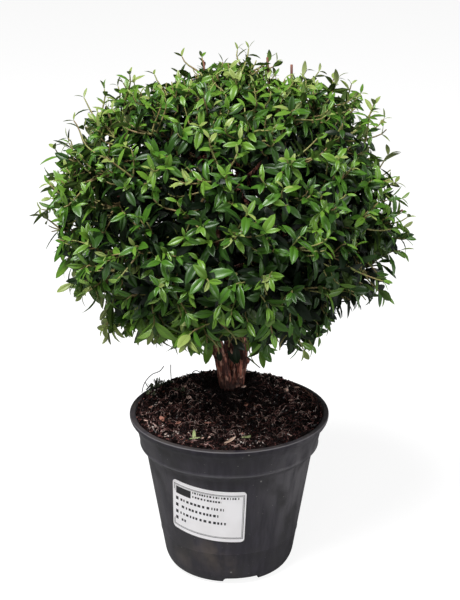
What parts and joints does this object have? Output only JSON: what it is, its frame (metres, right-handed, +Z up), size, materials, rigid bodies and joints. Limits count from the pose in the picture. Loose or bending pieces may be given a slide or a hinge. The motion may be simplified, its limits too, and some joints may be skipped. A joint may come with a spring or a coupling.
{
  "type": "potted lollipop topiary",
  "caption": "Small-leaved evergreen clipped to a dome on a short forked trunk, standing in a round nursery pot filled with potting soil.",
  "frame": {"origin": "middle of the pot's flat underside, on the pot's axis", "axes": "+Z up along the pot's axis, -Y towards the side with the label, +X to the right when facing the label"},
  "size_m": [0.2691, 0.274, 0.3988],
  "materials": {
    "pot_plastic": "smooth black moulded plastic, slightly dusty",
    "label_paper": "white coated label",
    "soil": "dark crumbly peat with pale fibres and bark chips",
    "bark": "reddish-brown fibrous bark",
    "foliage": "glossy dark green leaves with paler young tips"
  },
  "bodies": {
    "root": {"pot": "pot_plastic", "label": "label_paper", "potting_soil": "soil", "trunk": "bark", "stem_left": "bark", "stem_right": "bark", "stem_middle": "bark", "crown": "foliage"}
  },
  "joints": []
}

▸ Task:
Using the data above, reproduce every line exactly.

▸ Output for this task:
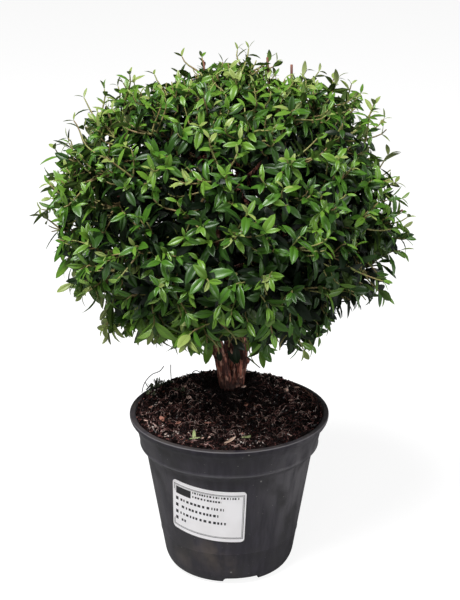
What parts and joints does this object have? Output only JSON: what it is, its frame (metres, right-handed, +Z up), size, materials, rigid bodies and joints. Limits count from the pose in the picture. Loose or bending pieces may be given a slide or a hinge. The motion may be simplified, its limits too, and some joints may be skipped. A joint may come with a spring or a coupling.
{
  "type": "potted lollipop topiary",
  "caption": "Small-leaved evergreen clipped to a dome on a short forked trunk, standing in a round nursery pot filled with potting soil.",
  "frame": {"origin": "middle of the pot's flat underside, on the pot's axis", "axes": "+Z up along the pot's axis, -Y towards the side with the label, +X to the right when facing the label"},
  "size_m": [0.2691, 0.274, 0.3988],
  "materials": {
    "pot_plastic": "smooth black moulded plastic, slightly dusty",
    "label_paper": "white coated label",
    "soil": "dark crumbly peat with pale fibres and bark chips",
    "bark": "reddish-brown fibrous bark",
    "foliage": "glossy dark green leaves with paler young tips"
  },
  "bodies": {
    "root": {"pot": "pot_plastic", "label": "label_paper", "potting_soil": "soil", "trunk": "bark", "stem_left": "bark", "stem_right": "bark", "stem_middle": "bark", "crown": "foliage"}
  },
  "joints": []
}